Tobias Boege taboege at ...626...
Thu Aug 8 12:51:28 CEST 2013


On Thu, 08 Aug 2013, Bruce wrote:
> On Wed, 2013-08-07 at 23:56 +0930, Bruce wrote:
> > On Wed, 2013-08-07 at 15:58 +0200, Tobias Boege wrote:
> > > On Wed, 07 Aug 2013, Bruce wrote:
> > > > I'm looking for good ideas again I'm afraid.
> > > > 
> > > > 
> > > > I have an array of objects that can be best described as a set of
> > > > categories with an associated value.  Something along the lines of 
> > > > [Cat1:String, Cat2:String, Cat3:String, Value:Float].
> > > > 
> > > > The general idea is that the user would select one of the categories and
> > > > then the project would calculate a set of statistics across that
> > > > category.  For example the categories could be "Age", "Sex", "Height"
> > > > and the Value may be, say, weight.
> > > > 
> > > > What I am trying to do is develop a generic module/class accepting the
> > > > input array that will return another array of objects being the
> > > > statistical analysis of the input array across the specified category.
> > > > The statics are fairly basic (at this stage) being the average for each
> > > > category, the sample standard deviation and the sample standard error.
> > > > 
> > > > Generally the input array length is reasonably short, ~30 to ~300 items.
> > > > Also the category domains are demonstrably short, between 3 and ~10
> > > > identities.
> > > > 
> > > > I could (and have done) use the database (postgresql) statistics
> > > > functions and re-query the entire dataset given the user category
> > > > selection.  However, the time to execute this is unacceptably slow (the
> > > > full dataset is over 3,000,000 rows).

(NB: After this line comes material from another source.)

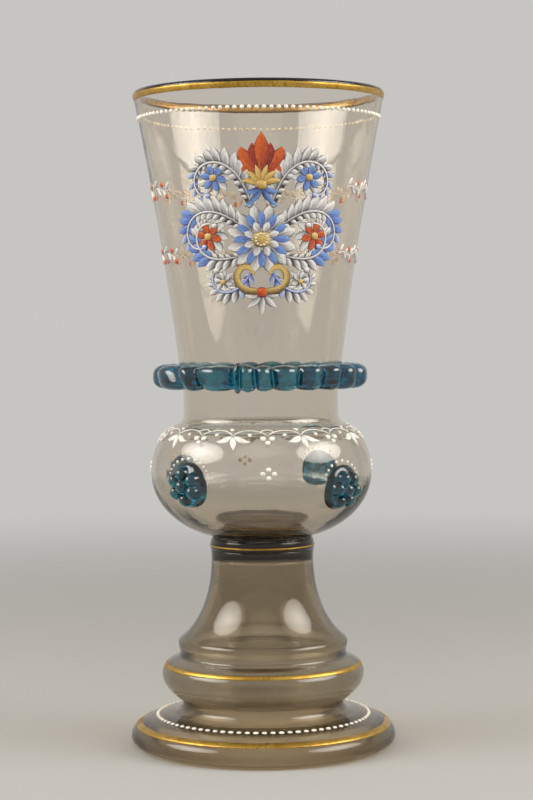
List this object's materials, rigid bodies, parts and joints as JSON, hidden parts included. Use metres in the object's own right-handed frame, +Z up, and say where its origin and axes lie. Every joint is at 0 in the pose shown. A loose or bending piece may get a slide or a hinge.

Furthermore, I would have to
> > > > devise a generic way to build the specific query required each time.
> > > > 
> > > > Another way could be to develop an interface to r or something but I am
> > > > hesitant to embark on that path given my knowledge of stats libraries
> > > > like that.
> > > > 
> > > > So, just looking for a "good idea".
> > > > 
> > > 
> > > Sorry, I don't understand... You want to give a Variant[] to a class, like:
> > > 
> > > Public Sub btnGiveStats_Click()
> > >   Dim hStats As Stats
> > > 
> > >   hStats = Stats.Give(["Age", "Sex", "Height", fWeight])
> > > End
> > > 
> > > Right?
> > > 
> > > What is this array supposed to signify? On what data shall it operate? I
> > > mean: is there a table of persons (with fields Age, Sex, Height, ...) and
> > > the funtion shall count ... something? Is the "weight" used to weigh the
> > > average figure?
> > > 
> > > Thinking about it further, I admit that I don't understand anything... at
> > > all. :-)
> > > 
> > > Regards,
> > > Tobi
> > 
> > OK, rephrased.
> > 
> > I'm looking for good ideas to create a generic statistics module with a
> > function:
> >  Analyse(category as Integer, data_array as <someclass>[]) as Analysis[]
> > 
> > <someclass>[] is an array of objects, these objects consist of an
> > unknown number of category properties and a value property.  Analysis is
> > a class that exhibit some basic statistics of "value" across the specified
> > "category".
> > 
> > In short, Analysis(category,data_array) is returning a kind of a crosstab of the value against the selected category.
> > So we could get a user directive to anlayse "Weight" (the value) across "Sex" (the category) and the returned array would be
> > [{"2years",12.3432, 1.123, 0.34}, {"3years", 14.1643,1.112,0.01},{"4years",16.954,2.001,0.13}, etc]
> > where the {} contents are the properties of the Analysis class, viz Category,Average,StdDev,StdErr.
> > 
> > The question is whether it would be to write statistical analysis routines from
> > scratch or is there a better (or easier) way using either 
> > a) "known" libraries, or

I don't know any... I'd write this as a Gambas module out of pure naivity.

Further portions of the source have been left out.